Mark Sanford, former Governor of South Carolina who went missing on a walk down the Appalachian Trail that later turned out to be a woman in Argentina, got elected into public office again this year. His wife didn’t stand by him. He never apologized for falling in love with another woman and cheating on his wife while in office. He’s also a Republican, as opposed to Weiner and Spitzer, and got re-elected. Berlusconi is also a right-of-centre politician (as a Mussolini apologist would be) and has been re-elected despite scandal. Why is it that the supposedly more accepting and liberal side of the political spectrum gets in bigger shit for this behaviour than others?
On a final short local note of this long run-on sentence, I’d like to bring up a local example. Pro-business Winnipeg mayor Sam Katz got divorced from the mother of his two children while in office then remarried someone decades younger than him. It was a bit of a local scandal, but he hasn’t resigned and I don’t think he lost any supporters for that. He has also been under scrutiny for conflict-of-interest practices with his own businesses and does things for his wealthy buddies instead of the public he’s supposed to serve, so his private life should have nothing to do with people’s opinion of him as a mayor. It certainly isn’t an issue with me and why I don’t want him in office.

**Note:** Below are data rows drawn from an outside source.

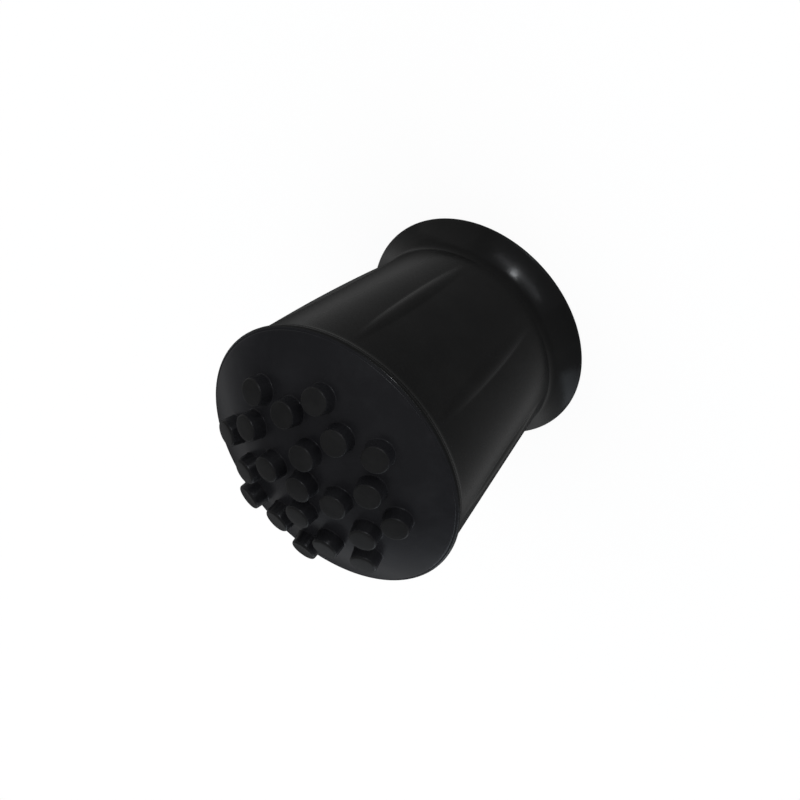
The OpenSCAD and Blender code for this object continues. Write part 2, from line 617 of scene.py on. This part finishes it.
def make_world():
    """Soft room light: even round the horizon, stronger in front and right overhead."""
    world = bpy.data.worlds.new("room")
    bpy.context.scene.world = world
    world.use_nodes = True
    tree = world.node_tree
    background = tree.nodes["Background"]
    place = add_node(tree, "ShaderNodeTexCoord").outputs["Generated"]
    split = add_node(tree, "ShaderNodeSeparateXYZ", inputs={"Vector": place})
    height = split.outputs["Z"]
    level = ramp(tree, height, 0.05, 0.5, 1.0, 0.35)
    front = ramp(tree, split.outputs["Y"], 0.35, -0.3, soft=True)
    band = ramp(tree, height, 0.75, 0.3, high=0.9, soft=True)
    top = ramp(tree, height, 0.5, 0.95, high=1.1, soft=True)
    most = combine(tree, "ADD", level, combine(tree, "MULTIPLY", front, band))
    tree.links.new(combine(tree, "ADD", most, top), background.inputs["Strength"])
    background.inputs["Color"].default_value = (0.96, 0.97, 1.0, 1.0)


def lamp(name, place, aim, width, height, power, colour, spread=True):
    """A soft lamp at a place, in metres, turned towards a point of the object.

    With spread off it is seen in the gloss only and adds nothing to the light level.
    """
    data = bpy.data.lights.new(name, "AREA")
    data.shape = "RECTANGLE"
    data.size = width
    data.size_y = height
    data.energy = power
    data.color = colour
    light = bpy.data.objects.new(name, data)
    light.location = place
    light.rotation_euler = (Vector(aim) - Vector(place)).to_track_quat("-Z", "Y").to_euler()
    light.visible_diffuse = spread
    bpy.context.scene.collection.objects.link(light)
    return light


def make_lamps():
    """Three lamps in front that only draw the gloss, and four soft ones round the tip."""
    middle = (0.0, 0.0, 0.018)
    lamp("front window", (0.07, -0.54, 0.178), middle, 0.54, 0.035, 1.9, (0.91, 0.94, 1.0), spread=False)
    lamp("front spot", (0.114, -0.53, 0.136), middle, 0.018, 0.018, 3.1, (0.93, 0.96, 1.0), spread=False)
    lamp("window glow", (0.04, -0.52, 0.25), middle, 0.8, 0.34, 1.3, (0.91, 0.935, 1.0), spread=False)
    lamp("right glow", (0.5, -0.05, 0.12), middle, 0.5, 0.3, 0.7, (1.0, 0.99, 0.96))
    lamp("overhead", (-0.15, -0.1, 0.8), middle, 0.6, 0.6, 0.5, (1.0, 1.0, 1.0))
    lamp("far sheen", (-0.3, 0.5, 0.28), middle, 0.5, 0.3, 0.5, (0.85, 0.92, 1.0))
    lamp("side sheen", (-0.45, 0.2, 0.07), middle, 0.45, 0.14, 1.4, (0.82, 0.91, 1.0))


def make_camera():
    """Camera above the front, rolled so that the tip lies slantwise with its tread low left."""
    lens_px = 1300.0
    frame_px = 800.0
    elevation = math.radians(40.699)
    roll = math.radians(-132.423)
    middle_px = Vector((411.54, 385.86))
    distance = 0.17574
    aim = Vector((0.0, 0.0, 0.016344))
    back = Vector((0.0, -math.cos(elevation), math.sin(elevation)))
    right = Vector((1.0, 0.0, 0.0))
    down = (-back).cross(right)
    turned_right = math.cos(roll) * right - math.sin(roll) * down
    turned_down = math.sin(roll) * right + math.cos(roll) * down
    offset = (middle_px - Vector((frame_px / 2, frame_px / 2))) / lens_px * distance
    data = bpy.data.cameras.new("camera")
    data.sensor_width = 36.0
    data.lens = lens_px * data.sensor_width / frame_px
    data.clip_start = 0.005
    camera = bpy.data.objects.new("camera", data)
    place = aim + back * distance - turned_right * offset.x - turned_down * offset.y
    turn = Matrix((turned_right, -turned_down, back)).transposed()
    camera.matrix_world = Matrix.Translation(place) @ turn.to_4x4()
    bpy.context.scene.collection.objects.link(camera)
    bpy.context.scene.camera = camera


tip = make_piece("rubber_tip", tip_skin(), finishes())
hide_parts("tip")
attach(tip, "root")
make_floor()
make_world()
make_lamps()
make_camera()
bpy.context.scene.view_settings.view_transform = "Standard"
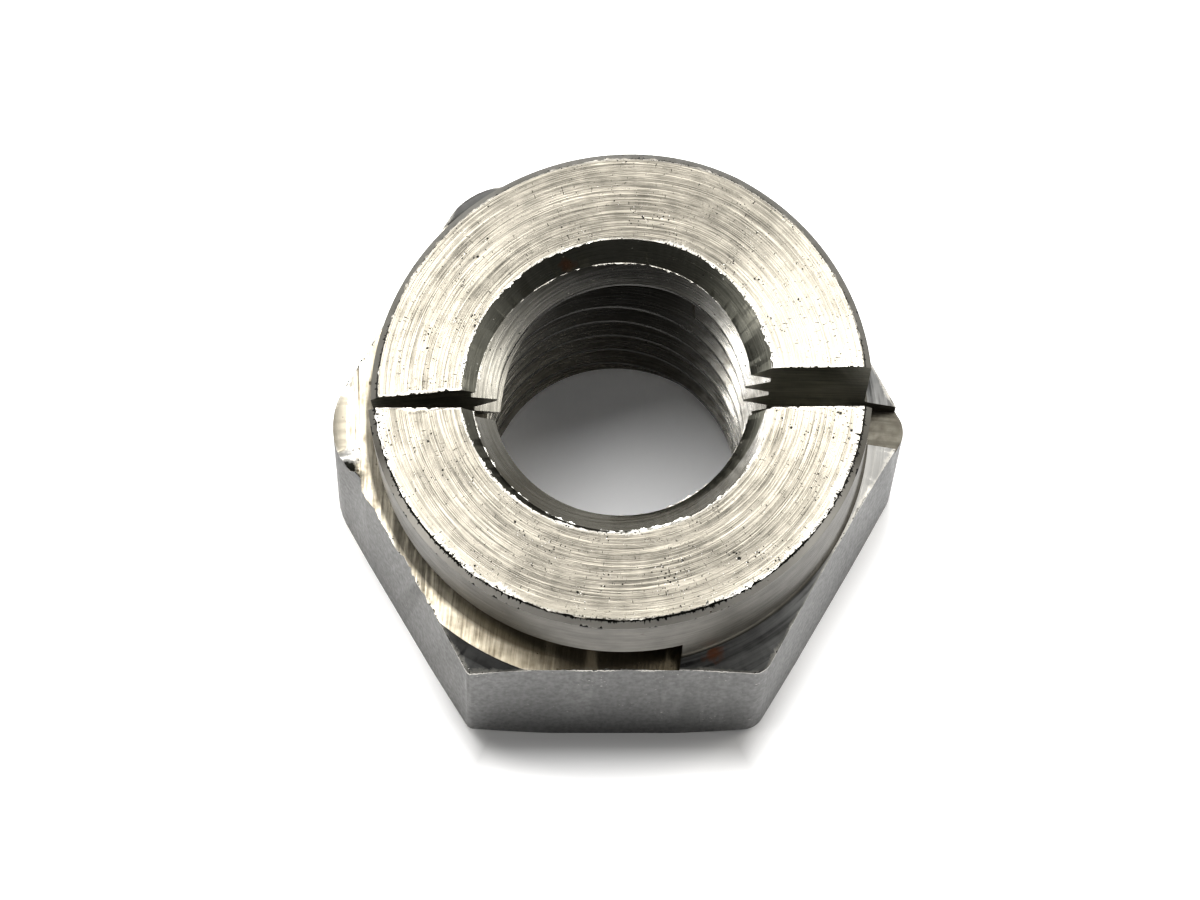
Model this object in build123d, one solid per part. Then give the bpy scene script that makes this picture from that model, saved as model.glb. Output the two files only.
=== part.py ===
from build123d import *

import math
import os

# Slotted self-locking hexagon nut, M10 x 1.5, made in one piece.
# Millimetres. The origin is the centre of the bearing face and +Z points up the thread.
# Two corners of the hexagon lie on X and two flats face along Y. A vertical saw slot runs
# along X through the collar, and a level saw cut comes in from -X below it. They leave two
# half-ring arms with their roots at +X, which are set down and together to grip the bolt.

# Thread and hexagon
PITCH = 1.5
MAJOR_D = 10.0
MINOR_D = MAJOR_D - 1.0825 * PITCH
ACROSS_FLATS = 17.0
HEIGHT = 12.6
SHOULDER_Z = 8.53
BOTTOM_CHAMFER_D = 17.5
CHAMFER_ANGLE = 30.0
# Radius on each corner of the hexagon, anticlockwise from +X
CORNER_RADII = (0.85, 1.4, 1.9, 2.2, 0.2, 0.65)

# Collar and the bore's countersinks
COLLAR_D = 16.7
COLLAR_CHAMFER = 0.25
COLLAR_ROOT_RADIUS = 0.2
MOUTH_D = 10.45
BEARING_MOUTH_D = 10.8

# Saw cuts
SAW_WIDTH = 1.48
SAW_DISC_D = 125.0
SAW_FLOOR_Z = 8.22
SAW_END_X = 2.7
SLOT_OFFSET_Y = -0.19
SLOT_TURN = 0.94
SLOT_FLOOR_RIGHT = (8.4, 7.52)
SLOT_FLOOR_LEFT = (-4.2, 8.25)

# Setting of the arms, in degrees: how far each closes inwards and how far it dips.
# Each arm bends over a short arc of the collar, just past the end of the level cut.
FRONT, REAR = -1, 1
CLOSE = {FRONT: 2.0, REAR: 2.8}
DIP = {FRONT: 2.8, REAR: 4.5}
BEND_START = 75.0
BEND_END = 82.0
BEND_SECTIONS = 5

BORE_R = MINOR_D / 2
COLLAR_R = COLLAR_D / 2
ARM_R = (BORE_R + COLLAR_R) / 2
ARM_BOTTOM_Z = SAW_FLOOR_Z + SAW_WIDTH
ARM_MIDDLE_Z = (ARM_BOTTOM_Z + HEIGHT) / 2
HALF_BEND = ARM_R * math.radians(BEND_END - BEND_START) / 2
# A distance outside the hexagon's corners, for the tools that cut right through
BEYOND = 12.0


def hexagon_prism():
    """The hexagon bar, with each corner rounded by its own radius."""
    corner_r = ACROSS_FLATS / math.sqrt(3)
    turns = [math.radians(60 * i) for i in range(6)]
    corners = [(corner_r * math.cos(a), corner_r * math.sin(a)) for a in turns]
    outline = FilletPolyline(*corners, radius=list(CORNER_RADII), close=True)
    return extrude(make_face(outline), HEIGHT)


def turned_profile():
    """Half section of all that the lathe cuts, on the XZ plane."""
    fall = math.tan(math.radians(CHAMFER_ANGLE))
    flat_r = ACROSS_FLATS / 2
    chamfer_r = BOTTOM_CHAMFER_D / 2
    collar_foot_z = SHOULDER_Z + fall * (flat_r - COLLAR_R)
    mouth_depth = MOUTH_D / 2 - BORE_R
    bearing_depth = (BEARING_MOUTH_D / 2 - BORE_R) * fall
    points = [
        (BORE_R, bearing_depth),
        (BEARING_MOUTH_D / 2, 0),
        (chamfer_r, 0),
        (BEYOND, fall * (BEYOND - chamfer_r)),
        (BEYOND, SHOULDER_Z - fall * (BEYOND - flat_r)),
        (COLLAR_R, collar_foot_z),
        (COLLAR_R, HEIGHT - COLLAR_CHAMFER),
        (COLLAR_R - COLLAR_CHAMFER, HEIGHT),
        (MOUTH_D / 2, HEIGHT),
        (BORE_R, HEIGHT - mouth_depth),
    ]
    face = make_face(Polyline(*points, close=True))
    foot = face.vertices().sort_by_distance((COLLAR_R, collar_foot_z, 0))[0]
    return Plane.XZ * fillet(foot, COLLAR_ROOT_RADIUS)


def turned_blank():
    """Hexagon bar turned, chamfered and bored, before the saw cuts."""
    return revolve(turned_profile(), Axis.Z) & hexagon_prism()


def arm_room():
    """Everything above the saw floor on the side of the arms, beyond where they start to bend."""
    far = 3 * BEYOND
    edge = math.radians(BEND_START)
    edge_x, edge_y = far * math.cos(edge), far * math.sin(edge)
    points = [(0, 0), (edge_x, edge_y), (-far, edge_y), (-far, -edge_y), (edge_x, -edge_y)]
    return Pos(0, 0, SAW_FLOOR_Z) * extrude(make_face(Polyline(*points, close=True)), HEIGHT)


def saw_disc():
    """The level saw, at the end of its feed from -X."""
    radius = SAW_DISC_D / 2
    place = Pos(SAW_END_X - radius, 0, SAW_FLOOR_Z)
    return place * Cylinder(radius, SAW_WIDTH, align=(Align.CENTER, Align.CENTER, Align.MIN))


def slot_saw():
    """The upright saw, whose floor falls towards the roots of the arms."""
    run = SLOT_FLOOR_RIGHT[0] - SLOT_FLOOR_LEFT[0]
    slope = (SLOT_FLOOR_LEFT[1] - SLOT_FLOOR_RIGHT[1]) / run
    right_z = SLOT_FLOOR_RIGHT[1] - slope * (BEYOND - SLOT_FLOOR_RIGHT[0])
    left_z = SLOT_FLOOR_LEFT[1] + slope * (BEYOND + SLOT_FLOOR_LEFT[0])
    top = HEIGHT + SAW_WIDTH
    points = [(-BEYOND, left_z), (BEYOND, right_z), (BEYOND, top), (-BEYOND, top)]
    blade = extrude(Plane.XZ * make_face(Polyline(*points, close=True)), SAW_WIDTH / 2, both=True)
    return Pos(0, SLOT_OFFSET_Y, 0) * Rot(0, 0, SLOT_TURN) * blade


def body():
    """Hexagon and the rooted part of the collar."""
    return turned_blank() - saw_disc() - arm_room() - slot_saw()


def arm_section(side, angle):
    """Section of an unset arm on the upright plane through the axis at this angle."""
    mouth_depth = MOUTH_D / 2 - BORE_R
    points = [
        (BORE_R, ARM_BOTTOM_Z),
        (COLLAR_R, ARM_BOTTOM_Z),
        (COLLAR_R, HEIGHT - COLLAR_CHAMFER),
        (COLLAR_R - COLLAR_CHAMFER, HEIGHT),
        (MOUTH_D / 2, HEIGHT),
        (BORE_R, HEIGHT - mouth_depth),
    ]
    face = Plane.XZ * make_face(Polyline(*points, close=True))
    return Rot(0, 0, side * angle) * face


def set_arm(shape, side, share):
    """Turn and shift a shape as the arm's middle line goes at this share of the bend."""
    turn = math.radians(BEND_START + share * (BEND_END - BEND_START))
    middle = (ARM_R * math.cos(turn), side * ARM_R * math.sin(turn), ARM_MIDDLE_Z)
    turned = shape.rotate(Axis(middle, (0, 1, 0)), -share * DIP[side])
    turned = turned.rotate(Axis(middle, (0, 0, 1)), side * share * CLOSE[side])
    drift = HALF_BEND * share * share
    inward = -side * drift * math.radians(CLOSE[side])
    sink = -drift * math.radians(DIP[side])
    return Pos(0, inward, sink) * turned


def bend(side):
    """The short curved stretch where an arm leaves its root."""
    shares = [i / (BEND_SECTIONS - 1) for i in range(BEND_SECTIONS)]
    angles = [BEND_START + share * (BEND_END - BEND_START) for share in shares]
    sections = [set_arm(arm_section(side, angle), side, share) for angle, share in zip(angles, shares)]
    return loft(sections)


def arm(side):
    """The straight-set part of an arm, from its bend to its tip at the slot."""
    axis = Axis((0, 0, 0), (0, 0, side))
    half_ring = revolve(arm_section(side, BEND_END), axis, revolution_arc=180 - BEND_END)
    return set_arm(half_ring - slot_saw(), side, 1.0)


def nut():
    """The finished nut: the body with an arm and its bend on each side of the slot."""
    whole = body()
    for side in (FRONT, REAR):
        whole = whole + bend(side) + arm(side)
    return whole


os.makedirs("parts", exist_ok=True)
export_step(nut(), "parts/nut.step")
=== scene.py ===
"""Dresses a slotted self-locking hexagon nut: cut thread, set arms, burrs and tool marks.

Lengths inside the functions are millimetres and each finished mesh is scaled to metres. The
origin is the centre of the bearing face, +Z points up the thread, and two corners of the
hexagon lie on X. FRONT is the arm on the -Y side of the upright slot and REAR the one on +Y.
"""

import math
import random

import bmesh
import bpy
from bpy.props import FloatProperty, FloatVectorProperty, IntProperty, PointerProperty
from mathutils import Matrix, Vector, noise


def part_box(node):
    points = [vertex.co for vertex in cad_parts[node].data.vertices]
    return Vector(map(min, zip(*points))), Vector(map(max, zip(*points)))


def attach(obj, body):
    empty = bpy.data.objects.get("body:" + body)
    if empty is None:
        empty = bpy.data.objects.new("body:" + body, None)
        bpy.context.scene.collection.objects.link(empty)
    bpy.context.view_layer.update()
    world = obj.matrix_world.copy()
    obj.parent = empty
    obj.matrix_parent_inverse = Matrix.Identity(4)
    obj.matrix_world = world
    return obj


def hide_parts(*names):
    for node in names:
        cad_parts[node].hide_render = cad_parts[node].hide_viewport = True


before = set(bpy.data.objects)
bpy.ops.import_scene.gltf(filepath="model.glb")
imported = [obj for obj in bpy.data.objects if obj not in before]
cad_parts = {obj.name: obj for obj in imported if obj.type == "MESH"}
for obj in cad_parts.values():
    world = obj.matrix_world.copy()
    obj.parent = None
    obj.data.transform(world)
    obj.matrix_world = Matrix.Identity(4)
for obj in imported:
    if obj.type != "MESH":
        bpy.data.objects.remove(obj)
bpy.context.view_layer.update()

bl_info = {
    "name": "Slotted lock nut",
    "version": (1, 0, 0),
    "blender": (4, 5, 0),
    "location": "3D View > Sidebar > Lock nut",
    "description": "Makes a slotted self-locking hexagon nut and the table it stands on",
    "category": "Add Mesh",
}

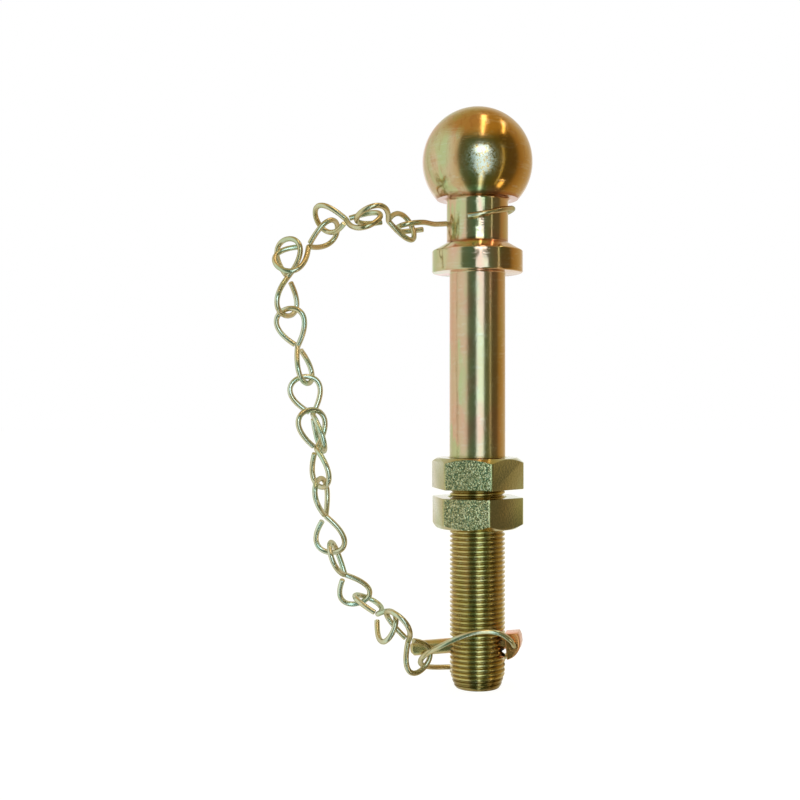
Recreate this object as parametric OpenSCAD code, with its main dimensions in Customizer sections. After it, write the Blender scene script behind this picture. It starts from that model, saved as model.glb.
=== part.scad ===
// Bolt-on tow ball with two jam nuts, and a linch pin kept on a wire chain.
// Frame: Z up along the pin, X to the right, Y away from the viewer.
// The origin is the centre of the collar's underside, which seats on the drawbar.

/* [Ball] */
// Diameter of the ball that the trailer coupling closes on
ball_d = 50; // [49:0.1:50.8]
// Height of the ball's centre above the collar's underside
ball_z = 50.4; // [49:0.1:53]
// Depth of the ball's flat underside below its centre
ball_flat = 18; // [17:0.1:19.5]

/* [Neck and collar] */
// Diameter of the neck between ball and collar
neck_d = 28; // [26:0.5:28.5]
// Radius of the fillet between neck and ball
neck_fillet = 1.2; // [0.5:0.1:2]
// Diameter of the collar
collar_d = 41.3; // [38:0.1:44]
// Height of the collar's straight band
collar_band = 10; // [7:0.5:11]
// Height of the sloping shoulder from the band up to the neck
collar_slope = 3.8; // [3:0.1:5]
// Chamfer of the collar's lower edge
collar_chamfer = 0.8; // [0.4:0.1:1.5]

/* [Shank and thread] */
// Diameter of the plain shank
shank_d = 25.4; // [25.2:0.1:25.4]
// Major diameter of the thread
thread_d = 25.1; // [24.8:0.1:25.1]
// Depth below the collar at which the thread starts
thread_from = 83.7; // [82:0.1:83.7]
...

Alright, wrapping it up – expecting elected officials to be morally pure instead of caring about their corruption and other political practices in conflict with things that actually affect the public isn’t using democracy very well. It’s holding them to the standards of being without sin, holy and pious, and therefore someone whom a Western Christian-based nation can worship like in absolute monarchies where the rulership is not determined by public interest but appointment from God. It’s not much of a democracy when the empowered people don’t affect the political goings-on but just shame people like Puritans calling for witches to be burnt. Don’t let their sex lives distract you from what elected officials are trying to do to your sex lives – and freedoms and dignity and body in general.